The RBI expressed caution on the rise in the household inflation expectations that can potentially feed into inflationary pressures. With the ‘neutral’ stance preserved, RBI will have the flexibility for future actions, dependent on data flows. The base case is for the RBI to hike one more time in 2018, though the timing can be a bit uncertain.
A tighter monetary policy was no doubt round the corner in India with an increase in inflationary pressures. The pressure had also increased with Indonesia surprising with an out-of-policy hike.
This is because the macroeconomic landscape for both the countries is not too different and both economies were classified within the 'Fragile Five' in 2013. Indonesia acted on its vow to be ahead of the curve with its monetary policy and also probably wanted to pre-empt a probable tightening by the US Fed on 14 June.
Interestingly, the Indonesian Consumer Price Index was on a sideways trajectory with the latest reading being 3.4 percent and firmly within the target band of 2.5-4.5 percent. Core CPI in Indonesia was on a downward trajectory with the latest figure at 2.7 percent. Thus, inflation was never the critical worry in Indonesia and the pre-emptive move could have been targeted to prevent foreigners from selling on both the debt and equity markets.
A few of the above conditions were also becoming evident in India. India’s external balances were worsening for some time with the rise in global crude oil prices.
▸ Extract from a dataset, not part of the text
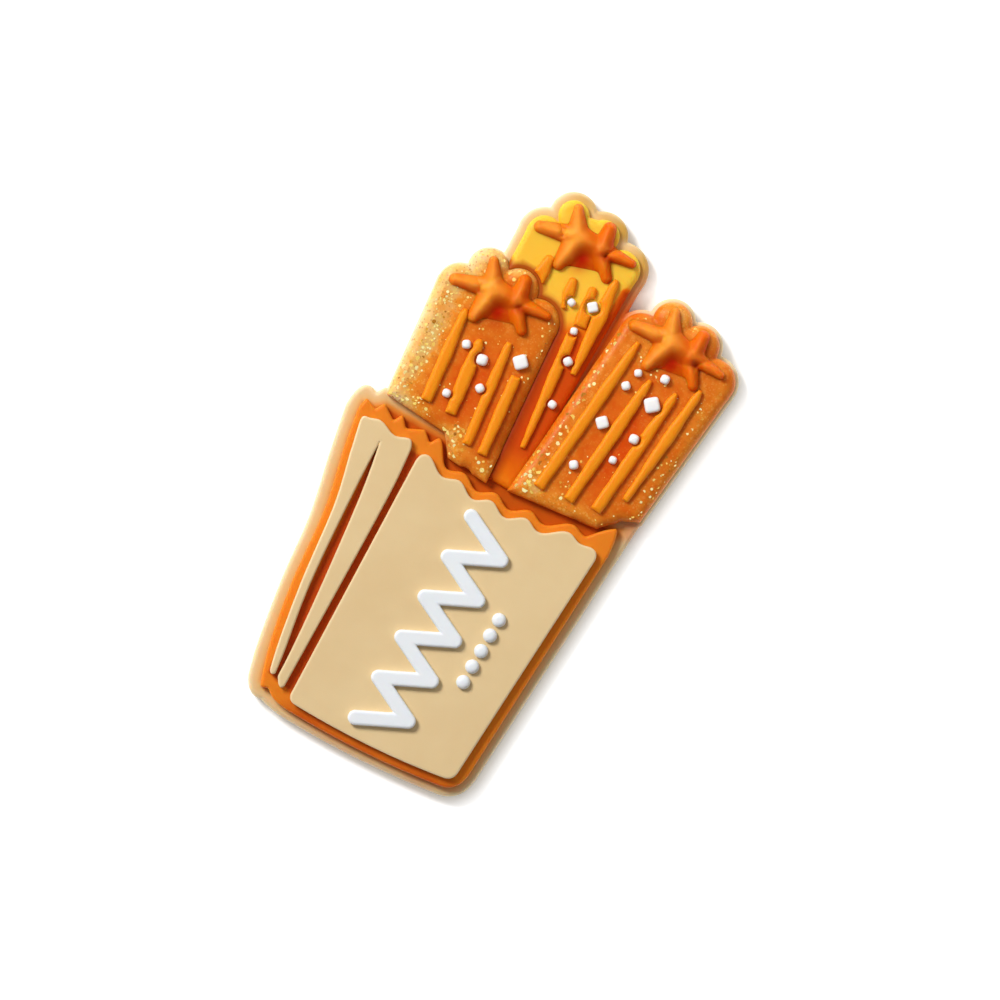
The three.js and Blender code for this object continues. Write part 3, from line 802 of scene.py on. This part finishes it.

This and tighter global monetary policy conditions were leading to foreign portfolio investors selling in the government securities market, that also led to rupee depreciation of around 5.5 percent from January 2018 till date. Therefore, the critical question, was the basis of the rate increase the emerging risk to financial stability in India? Probably not, as the firepower with the RBI to fight such outflows are much higher than Indonesia.
Thus, it appears that the RBI decision was crucially dependent on its view on inflation and the risks it sees to the same.
What appears to have put the MPC in a corner is the sharp increase shown by the latest round of household inflation expectations that indicated a rise of 90 basis points and 130 basis points rise respectively for 3-month and 1-year horizons. Rising inflation expectations provide the risk of feeding into wages and costs in the coming months and thereby starting off a self-fulfilling cycle.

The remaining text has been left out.